Stats for genomics

We developed ISoLDE (Integrative Statistics of alleLe Dependent Expression), a novel non-parametric statistical method that directly infers allelic imbalance from RNA-seq data. ISoLDE learns the distribution of a specifically designed test statistic from the data and calls genes allelically imbalanced, bi-allelically expressed or unde­termined. ISoLDE is available as a Bioconductor package.

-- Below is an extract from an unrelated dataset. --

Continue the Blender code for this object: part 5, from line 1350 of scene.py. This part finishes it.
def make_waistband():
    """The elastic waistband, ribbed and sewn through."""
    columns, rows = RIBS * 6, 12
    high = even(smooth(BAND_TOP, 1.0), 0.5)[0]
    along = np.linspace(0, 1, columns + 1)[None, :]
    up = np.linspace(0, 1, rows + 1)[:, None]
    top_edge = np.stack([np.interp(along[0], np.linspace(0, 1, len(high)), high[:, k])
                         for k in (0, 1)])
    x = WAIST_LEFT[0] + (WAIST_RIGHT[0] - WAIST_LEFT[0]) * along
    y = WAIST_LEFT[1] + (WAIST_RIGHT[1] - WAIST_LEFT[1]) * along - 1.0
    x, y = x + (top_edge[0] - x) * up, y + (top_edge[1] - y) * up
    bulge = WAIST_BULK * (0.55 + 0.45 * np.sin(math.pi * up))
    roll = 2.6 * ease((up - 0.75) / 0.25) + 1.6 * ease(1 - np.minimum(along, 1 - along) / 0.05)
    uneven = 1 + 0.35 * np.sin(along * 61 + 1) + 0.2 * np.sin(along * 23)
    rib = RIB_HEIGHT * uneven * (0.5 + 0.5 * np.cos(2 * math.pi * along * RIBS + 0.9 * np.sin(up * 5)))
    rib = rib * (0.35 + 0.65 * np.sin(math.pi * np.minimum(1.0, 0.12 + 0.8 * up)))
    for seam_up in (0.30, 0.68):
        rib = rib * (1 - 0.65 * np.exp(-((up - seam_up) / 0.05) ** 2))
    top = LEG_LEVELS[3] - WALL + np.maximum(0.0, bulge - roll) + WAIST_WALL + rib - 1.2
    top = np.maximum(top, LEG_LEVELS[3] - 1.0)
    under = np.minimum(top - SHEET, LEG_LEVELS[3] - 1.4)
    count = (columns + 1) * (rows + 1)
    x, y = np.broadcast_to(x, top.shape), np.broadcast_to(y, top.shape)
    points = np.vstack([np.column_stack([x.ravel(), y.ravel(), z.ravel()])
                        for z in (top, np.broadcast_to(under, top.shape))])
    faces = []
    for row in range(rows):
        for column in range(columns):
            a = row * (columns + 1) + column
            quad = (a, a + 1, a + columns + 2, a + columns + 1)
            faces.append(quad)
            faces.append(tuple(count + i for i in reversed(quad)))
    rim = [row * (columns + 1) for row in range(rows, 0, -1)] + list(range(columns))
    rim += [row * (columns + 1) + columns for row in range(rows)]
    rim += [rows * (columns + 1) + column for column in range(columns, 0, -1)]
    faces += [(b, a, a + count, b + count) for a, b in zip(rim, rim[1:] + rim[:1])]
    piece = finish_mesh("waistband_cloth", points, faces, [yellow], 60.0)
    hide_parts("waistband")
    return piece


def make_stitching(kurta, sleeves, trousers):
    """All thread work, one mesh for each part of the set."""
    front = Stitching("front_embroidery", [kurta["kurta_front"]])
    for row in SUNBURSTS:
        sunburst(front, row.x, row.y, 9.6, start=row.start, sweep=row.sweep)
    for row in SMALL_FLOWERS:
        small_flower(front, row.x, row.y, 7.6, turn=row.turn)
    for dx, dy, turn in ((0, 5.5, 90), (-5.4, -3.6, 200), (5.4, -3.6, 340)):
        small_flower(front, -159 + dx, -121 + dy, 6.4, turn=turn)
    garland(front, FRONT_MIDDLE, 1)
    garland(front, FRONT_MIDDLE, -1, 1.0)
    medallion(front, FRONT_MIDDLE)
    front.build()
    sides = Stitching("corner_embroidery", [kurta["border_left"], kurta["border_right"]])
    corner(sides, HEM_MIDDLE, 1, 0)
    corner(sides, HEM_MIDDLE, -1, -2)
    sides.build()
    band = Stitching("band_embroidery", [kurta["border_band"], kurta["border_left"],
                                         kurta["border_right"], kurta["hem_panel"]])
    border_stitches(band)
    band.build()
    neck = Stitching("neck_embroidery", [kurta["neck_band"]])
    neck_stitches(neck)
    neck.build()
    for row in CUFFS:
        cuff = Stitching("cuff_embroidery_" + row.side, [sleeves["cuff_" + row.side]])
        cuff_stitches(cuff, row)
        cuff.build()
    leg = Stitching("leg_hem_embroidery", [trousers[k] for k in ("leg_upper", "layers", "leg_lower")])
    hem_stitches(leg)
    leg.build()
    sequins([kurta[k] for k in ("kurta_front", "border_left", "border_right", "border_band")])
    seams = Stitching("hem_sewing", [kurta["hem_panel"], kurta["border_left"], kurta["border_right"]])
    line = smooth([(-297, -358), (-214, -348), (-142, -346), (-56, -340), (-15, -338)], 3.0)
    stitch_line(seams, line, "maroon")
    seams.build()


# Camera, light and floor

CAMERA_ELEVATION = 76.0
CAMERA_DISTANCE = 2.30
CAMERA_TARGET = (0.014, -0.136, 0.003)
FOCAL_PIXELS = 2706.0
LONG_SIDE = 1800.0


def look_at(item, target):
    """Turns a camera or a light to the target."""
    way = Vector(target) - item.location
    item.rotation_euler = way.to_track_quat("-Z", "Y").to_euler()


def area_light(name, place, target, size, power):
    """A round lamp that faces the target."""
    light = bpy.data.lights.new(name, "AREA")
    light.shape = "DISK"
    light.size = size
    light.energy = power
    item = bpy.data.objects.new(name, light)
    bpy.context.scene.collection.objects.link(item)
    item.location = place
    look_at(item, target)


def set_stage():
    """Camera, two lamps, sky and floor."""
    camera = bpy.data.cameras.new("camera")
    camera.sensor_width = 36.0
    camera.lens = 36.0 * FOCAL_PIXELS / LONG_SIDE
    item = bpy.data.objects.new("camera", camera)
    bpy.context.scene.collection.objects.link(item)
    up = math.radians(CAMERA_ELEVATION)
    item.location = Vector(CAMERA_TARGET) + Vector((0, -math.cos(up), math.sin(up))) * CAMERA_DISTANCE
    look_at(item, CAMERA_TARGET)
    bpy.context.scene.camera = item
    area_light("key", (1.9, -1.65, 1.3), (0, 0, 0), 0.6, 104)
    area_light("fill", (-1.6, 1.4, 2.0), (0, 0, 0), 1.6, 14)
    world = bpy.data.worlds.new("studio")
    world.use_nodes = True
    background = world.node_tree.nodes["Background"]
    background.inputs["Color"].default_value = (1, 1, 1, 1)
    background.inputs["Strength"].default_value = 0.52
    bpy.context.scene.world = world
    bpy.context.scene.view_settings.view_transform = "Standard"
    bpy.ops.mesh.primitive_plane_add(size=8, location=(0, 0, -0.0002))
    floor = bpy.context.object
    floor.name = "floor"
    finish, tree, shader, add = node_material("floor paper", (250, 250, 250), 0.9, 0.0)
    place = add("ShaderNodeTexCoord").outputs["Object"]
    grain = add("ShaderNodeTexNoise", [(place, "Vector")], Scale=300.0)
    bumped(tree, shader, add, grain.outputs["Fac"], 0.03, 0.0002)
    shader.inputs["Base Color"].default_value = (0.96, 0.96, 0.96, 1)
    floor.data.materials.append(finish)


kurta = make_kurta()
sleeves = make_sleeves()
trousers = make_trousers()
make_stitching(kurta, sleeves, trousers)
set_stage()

Output of the resampling version of ISoLDE. For each gene, the variability (denominator value of the Sg statistic) was plotted against the allelic bias (numerator value of the Sg statistic). Violet crosses correspond to bi-allelically expressed (‘BA’) genes. Red and blue crosses correspond to genes called maternally and paternally imbalanced (‘AI mat’ and ‘AI pat’, respectively). Grey crosses correspond to undetermined (‘UN’) genes. Grey circled crosses correspond to flagged genes (consistency or significance flag, ‘UN_flag’).

We also developped TopoFunc, a novel machine learning method to identify functional modules in gene co-expression networks and complement Gene Ontology annotations.

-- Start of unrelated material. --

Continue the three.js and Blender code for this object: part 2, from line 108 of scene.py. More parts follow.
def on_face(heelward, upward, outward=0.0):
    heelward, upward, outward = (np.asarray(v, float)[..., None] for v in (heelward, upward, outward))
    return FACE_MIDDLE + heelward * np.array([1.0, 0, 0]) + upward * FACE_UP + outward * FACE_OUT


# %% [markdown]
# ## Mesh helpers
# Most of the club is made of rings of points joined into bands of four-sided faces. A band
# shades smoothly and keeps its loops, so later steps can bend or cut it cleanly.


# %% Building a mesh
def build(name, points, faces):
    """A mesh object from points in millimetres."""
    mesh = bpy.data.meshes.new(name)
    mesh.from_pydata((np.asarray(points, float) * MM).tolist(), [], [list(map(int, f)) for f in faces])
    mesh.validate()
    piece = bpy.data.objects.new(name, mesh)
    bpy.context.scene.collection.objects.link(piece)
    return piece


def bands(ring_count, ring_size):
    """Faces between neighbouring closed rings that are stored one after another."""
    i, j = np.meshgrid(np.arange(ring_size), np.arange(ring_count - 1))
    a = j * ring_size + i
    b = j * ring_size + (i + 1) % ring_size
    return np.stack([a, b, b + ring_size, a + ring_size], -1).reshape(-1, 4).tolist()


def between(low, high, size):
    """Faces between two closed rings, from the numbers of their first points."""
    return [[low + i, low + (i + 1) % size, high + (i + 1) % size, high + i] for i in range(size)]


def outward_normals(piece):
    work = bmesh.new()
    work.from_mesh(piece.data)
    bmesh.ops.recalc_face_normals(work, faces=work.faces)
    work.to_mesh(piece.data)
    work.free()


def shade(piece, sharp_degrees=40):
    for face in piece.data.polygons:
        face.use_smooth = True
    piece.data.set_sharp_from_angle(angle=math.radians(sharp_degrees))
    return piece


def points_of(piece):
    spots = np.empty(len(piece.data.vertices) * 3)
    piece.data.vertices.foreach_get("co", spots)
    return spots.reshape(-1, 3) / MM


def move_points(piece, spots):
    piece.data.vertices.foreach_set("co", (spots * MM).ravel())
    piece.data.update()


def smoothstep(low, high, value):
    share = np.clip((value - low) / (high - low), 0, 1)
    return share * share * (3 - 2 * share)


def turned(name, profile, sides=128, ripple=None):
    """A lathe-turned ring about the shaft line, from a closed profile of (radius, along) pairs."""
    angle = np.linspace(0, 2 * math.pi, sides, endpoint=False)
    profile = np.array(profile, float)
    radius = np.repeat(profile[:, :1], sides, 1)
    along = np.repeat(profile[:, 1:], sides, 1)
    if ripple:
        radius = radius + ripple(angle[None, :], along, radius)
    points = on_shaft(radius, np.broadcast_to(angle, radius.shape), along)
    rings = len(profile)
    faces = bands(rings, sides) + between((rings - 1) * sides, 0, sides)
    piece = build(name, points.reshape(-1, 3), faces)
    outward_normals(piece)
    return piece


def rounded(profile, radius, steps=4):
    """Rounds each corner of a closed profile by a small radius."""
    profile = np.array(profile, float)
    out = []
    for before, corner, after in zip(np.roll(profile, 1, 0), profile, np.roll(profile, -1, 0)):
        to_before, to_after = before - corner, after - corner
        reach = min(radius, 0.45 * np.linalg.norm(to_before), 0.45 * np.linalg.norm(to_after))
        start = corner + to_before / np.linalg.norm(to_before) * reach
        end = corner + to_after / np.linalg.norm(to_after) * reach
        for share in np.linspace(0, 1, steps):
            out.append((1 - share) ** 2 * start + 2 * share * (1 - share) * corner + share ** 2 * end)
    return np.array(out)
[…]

A comprehensive, accurate functional annotation of genes is key to systems-level approaches. Forward and reverse genetics produced a substantial amount of data on gene functions; yet, a large fraction of genes are still poorly annotated, even in model organisms. One possible approach to complement existing annotations is to analyze gene co-expression as functionally related genes tend to be co-expressed.

Gene co-expression data are represented as high-dimensional graphs in which nodes denote genes and edges denote co-expression. TopoFunc is a machine learning method that combines topological and functional information on co-expression modules. We first selected topological descriptors of gene co-expression modules that discriminate modules made of functionally related genes and modules made of randomly selected genes. Using the selected topological descriptors, we constructed a database of functional and random modules and performed Linear Discriminant Analysis to predict the type of a module. Starting from a given Gene Ontology Biological Process (GO-BP), we used a genetic algorithm to find genes whose co-expression with the largest clique of the GO-BP suggests that they may be functionally related.

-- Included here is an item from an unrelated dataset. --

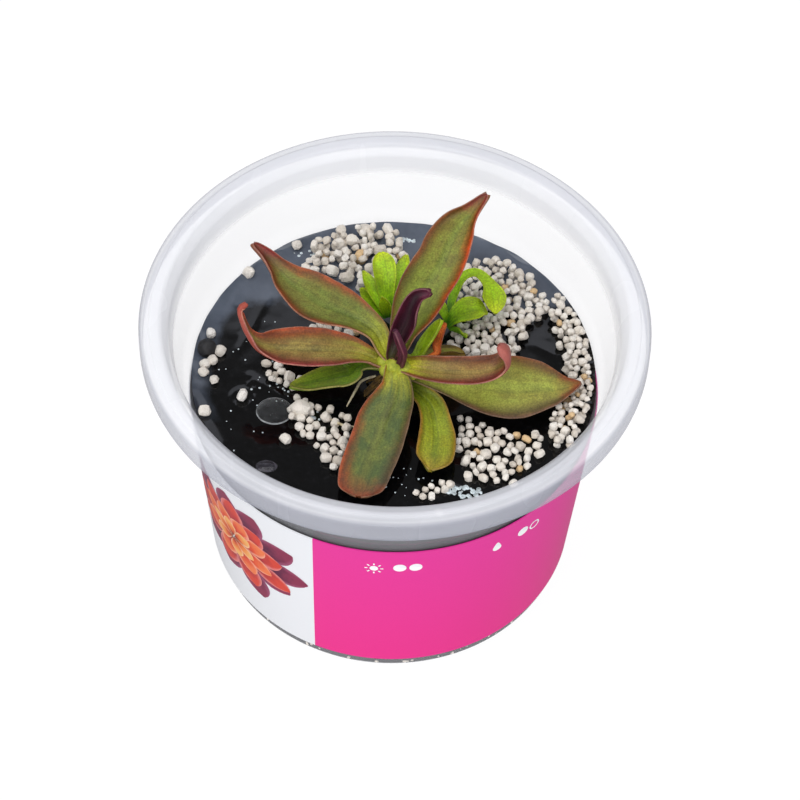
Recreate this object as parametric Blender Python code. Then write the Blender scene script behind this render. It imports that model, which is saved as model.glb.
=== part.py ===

The TopoFunc machine learning method. A. Starting from a module of co-expressed genes M0, TopoFunc deleted the genes that were only marginally connected to the module largest clique and added novel genes that were both highly connected to those of the largest clique and functionally similar, producing the M1 module. B. Distribution of the size ratio, ScoreTopo ratio, and ScoreFunc ratio. We ran TopoFunc on 193 GO-BPs comprising 50-100 genes. For each M0 (=GO-BP) and M1 (=’optimal’ module), we determined the number of genes, the ScoreTopo, and the ScoreFunc, and plotted the distribution of the ratios of these variables for M1 to M0. The figures show that the ratios were most often >1, indicating that TopoFunc increased module size, and improved internal connectivity (topology) and functional similarity.